Written request:
Write out all lines holding the word "that".

-------- Entries shown

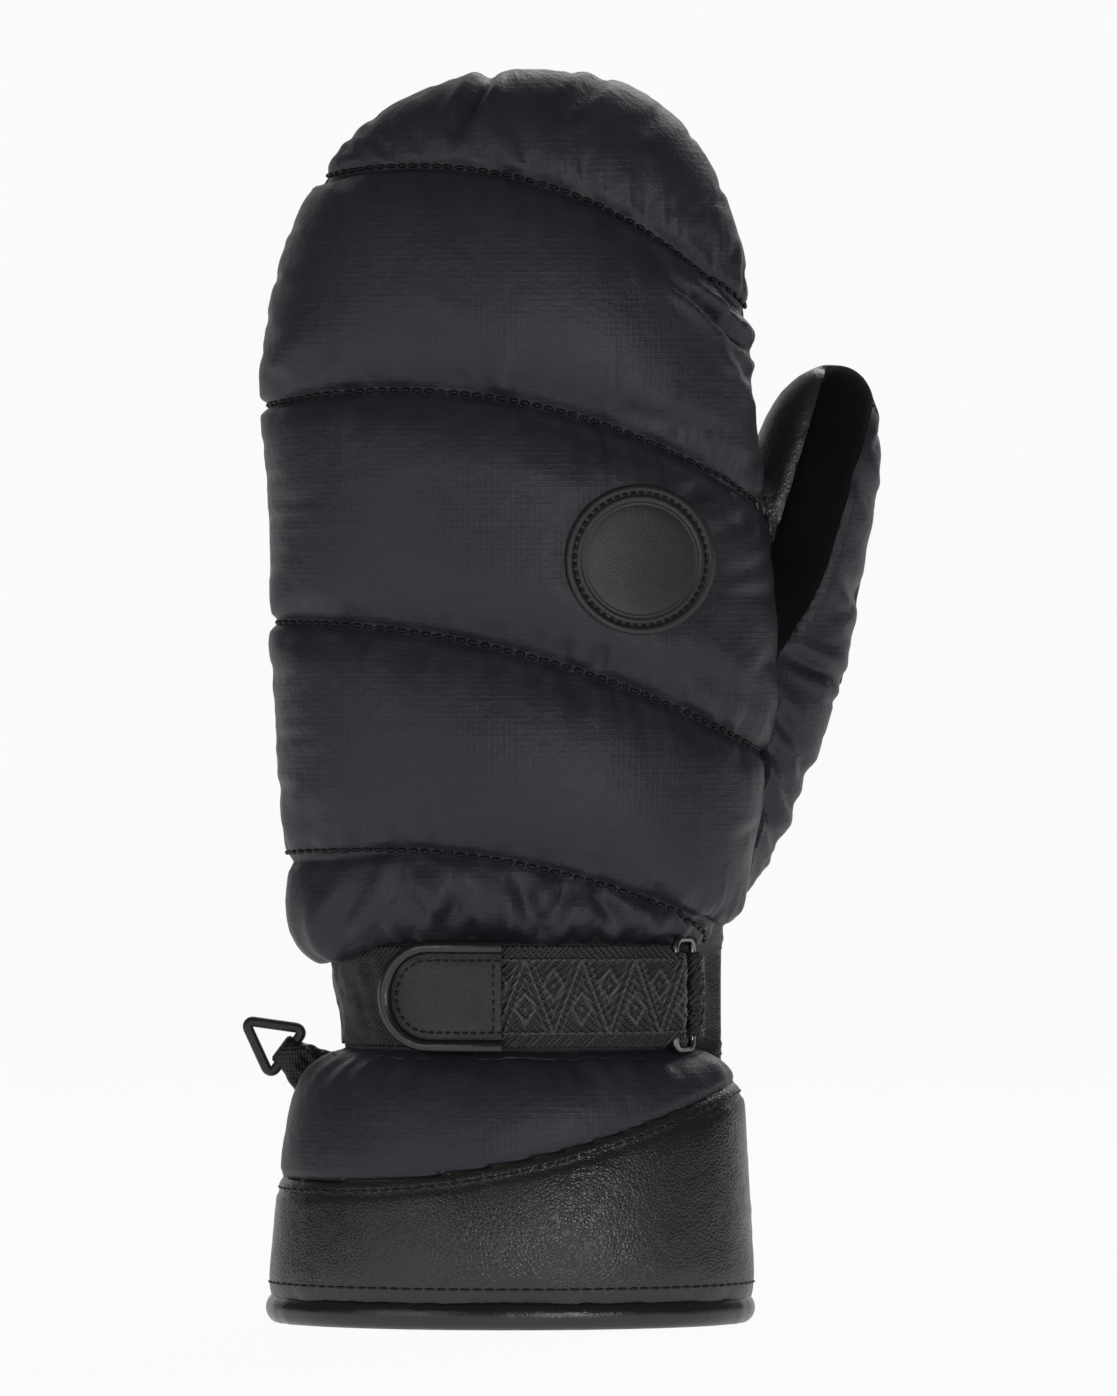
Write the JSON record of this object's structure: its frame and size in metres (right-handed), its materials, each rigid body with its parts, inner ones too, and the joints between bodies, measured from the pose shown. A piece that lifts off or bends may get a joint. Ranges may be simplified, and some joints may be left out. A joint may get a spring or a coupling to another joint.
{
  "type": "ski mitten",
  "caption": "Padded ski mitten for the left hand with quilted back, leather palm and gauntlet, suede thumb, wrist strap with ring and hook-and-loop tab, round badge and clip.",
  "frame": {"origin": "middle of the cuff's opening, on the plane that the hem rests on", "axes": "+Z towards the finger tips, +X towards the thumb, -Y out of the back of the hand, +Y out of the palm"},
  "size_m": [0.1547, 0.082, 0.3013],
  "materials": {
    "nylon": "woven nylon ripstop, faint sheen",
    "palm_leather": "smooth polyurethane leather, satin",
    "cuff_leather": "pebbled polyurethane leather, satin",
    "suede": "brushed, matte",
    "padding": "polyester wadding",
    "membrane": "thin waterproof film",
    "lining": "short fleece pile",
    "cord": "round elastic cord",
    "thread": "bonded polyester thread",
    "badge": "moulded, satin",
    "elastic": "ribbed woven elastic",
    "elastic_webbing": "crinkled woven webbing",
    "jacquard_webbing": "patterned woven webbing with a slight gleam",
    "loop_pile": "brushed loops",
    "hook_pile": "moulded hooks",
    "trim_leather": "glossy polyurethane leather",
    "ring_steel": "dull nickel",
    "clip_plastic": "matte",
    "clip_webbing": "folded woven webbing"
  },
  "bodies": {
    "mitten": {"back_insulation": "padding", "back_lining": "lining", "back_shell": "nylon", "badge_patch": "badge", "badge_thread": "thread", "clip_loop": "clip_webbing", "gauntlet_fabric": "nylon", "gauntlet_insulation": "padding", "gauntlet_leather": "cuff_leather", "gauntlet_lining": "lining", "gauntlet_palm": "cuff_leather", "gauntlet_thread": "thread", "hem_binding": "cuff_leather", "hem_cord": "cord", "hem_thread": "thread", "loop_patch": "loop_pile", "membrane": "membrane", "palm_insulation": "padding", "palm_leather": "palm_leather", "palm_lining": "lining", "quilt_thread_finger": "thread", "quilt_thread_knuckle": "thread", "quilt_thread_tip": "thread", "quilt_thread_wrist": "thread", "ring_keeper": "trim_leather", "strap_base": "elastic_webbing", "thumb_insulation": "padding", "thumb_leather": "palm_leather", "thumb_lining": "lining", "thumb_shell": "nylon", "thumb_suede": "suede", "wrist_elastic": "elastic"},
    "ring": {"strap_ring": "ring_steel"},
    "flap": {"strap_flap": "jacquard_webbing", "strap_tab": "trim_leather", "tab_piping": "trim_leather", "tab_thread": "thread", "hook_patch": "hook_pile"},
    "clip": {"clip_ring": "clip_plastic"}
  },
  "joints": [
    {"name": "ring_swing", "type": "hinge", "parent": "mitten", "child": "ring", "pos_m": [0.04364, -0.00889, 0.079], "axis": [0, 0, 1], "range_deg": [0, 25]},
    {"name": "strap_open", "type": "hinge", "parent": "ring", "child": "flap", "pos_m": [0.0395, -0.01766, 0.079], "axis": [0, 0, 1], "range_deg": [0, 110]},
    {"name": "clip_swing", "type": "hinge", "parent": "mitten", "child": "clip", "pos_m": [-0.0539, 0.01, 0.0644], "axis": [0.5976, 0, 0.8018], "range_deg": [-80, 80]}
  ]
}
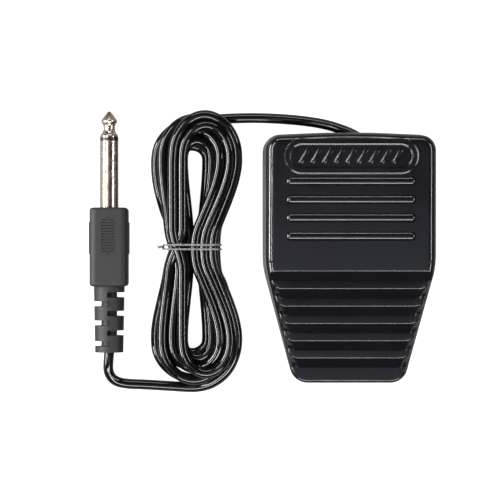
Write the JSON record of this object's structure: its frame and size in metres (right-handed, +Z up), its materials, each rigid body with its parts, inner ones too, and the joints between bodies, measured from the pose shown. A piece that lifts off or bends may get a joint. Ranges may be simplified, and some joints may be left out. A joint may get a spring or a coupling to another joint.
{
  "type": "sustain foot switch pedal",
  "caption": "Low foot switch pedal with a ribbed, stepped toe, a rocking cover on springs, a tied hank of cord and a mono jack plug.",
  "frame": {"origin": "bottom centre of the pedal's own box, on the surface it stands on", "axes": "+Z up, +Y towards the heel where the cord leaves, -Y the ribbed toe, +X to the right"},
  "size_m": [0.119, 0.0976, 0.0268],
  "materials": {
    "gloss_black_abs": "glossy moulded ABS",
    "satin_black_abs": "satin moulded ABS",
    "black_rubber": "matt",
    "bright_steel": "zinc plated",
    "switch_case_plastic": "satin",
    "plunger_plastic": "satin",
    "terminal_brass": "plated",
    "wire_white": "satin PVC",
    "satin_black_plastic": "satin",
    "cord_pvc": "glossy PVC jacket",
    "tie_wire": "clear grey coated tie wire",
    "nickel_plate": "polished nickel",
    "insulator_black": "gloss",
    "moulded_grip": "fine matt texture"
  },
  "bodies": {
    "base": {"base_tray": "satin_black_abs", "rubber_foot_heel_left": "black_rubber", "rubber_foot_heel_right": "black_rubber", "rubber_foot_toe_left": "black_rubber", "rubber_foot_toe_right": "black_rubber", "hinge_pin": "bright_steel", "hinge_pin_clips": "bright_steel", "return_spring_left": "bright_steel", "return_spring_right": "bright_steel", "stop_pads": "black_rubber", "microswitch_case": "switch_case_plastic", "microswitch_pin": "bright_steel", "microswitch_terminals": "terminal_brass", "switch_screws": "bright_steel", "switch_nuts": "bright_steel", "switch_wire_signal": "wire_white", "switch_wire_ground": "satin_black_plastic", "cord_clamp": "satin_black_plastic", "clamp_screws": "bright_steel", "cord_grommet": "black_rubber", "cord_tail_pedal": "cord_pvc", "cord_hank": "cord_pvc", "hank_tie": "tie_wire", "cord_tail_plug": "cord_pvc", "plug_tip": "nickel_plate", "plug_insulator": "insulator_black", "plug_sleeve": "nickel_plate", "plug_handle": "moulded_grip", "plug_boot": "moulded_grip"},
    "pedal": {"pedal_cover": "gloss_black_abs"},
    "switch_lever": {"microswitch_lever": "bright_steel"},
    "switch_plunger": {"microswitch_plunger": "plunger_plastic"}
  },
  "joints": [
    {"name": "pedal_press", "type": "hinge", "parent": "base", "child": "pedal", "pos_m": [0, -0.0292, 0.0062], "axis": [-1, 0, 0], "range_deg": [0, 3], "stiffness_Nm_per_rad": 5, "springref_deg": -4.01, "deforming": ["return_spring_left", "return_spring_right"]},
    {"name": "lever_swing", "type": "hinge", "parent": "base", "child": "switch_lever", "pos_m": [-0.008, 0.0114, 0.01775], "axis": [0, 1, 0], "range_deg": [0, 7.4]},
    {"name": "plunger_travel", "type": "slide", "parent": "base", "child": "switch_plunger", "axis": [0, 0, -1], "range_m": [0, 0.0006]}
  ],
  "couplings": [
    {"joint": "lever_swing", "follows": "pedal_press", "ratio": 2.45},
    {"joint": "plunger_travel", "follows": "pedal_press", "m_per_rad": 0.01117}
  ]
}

----------------

Reply to the task:
Write the JSON record of this object's structure: its frame and size in metres (right-handed), its materials, each rigid body with its parts, inner ones too, and the joints between bodies, measured from the pose shown. A piece that lifts off or bends may get a joint. Ranges may be simplified, and some joints may be left out. A joint may get a spring or a coupling to another joint.
  "frame": {"origin": "middle of the cuff's opening, on the plane that the hem rests on", "axes": "+Z towards the finger tips, +X towards the thumb, -Y out of the back of the hand, +Y out of the palm"},
Write the JSON record of this object's structure: its frame and size in metres (right-handed, +Z up), its materials, each rigid body with its parts, inner ones too, and the joints between bodies, measured from the pose shown. A piece that lifts off or bends may get a joint. Ranges may be simplified, and some joints may be left out. A joint may get a spring or a coupling to another joint.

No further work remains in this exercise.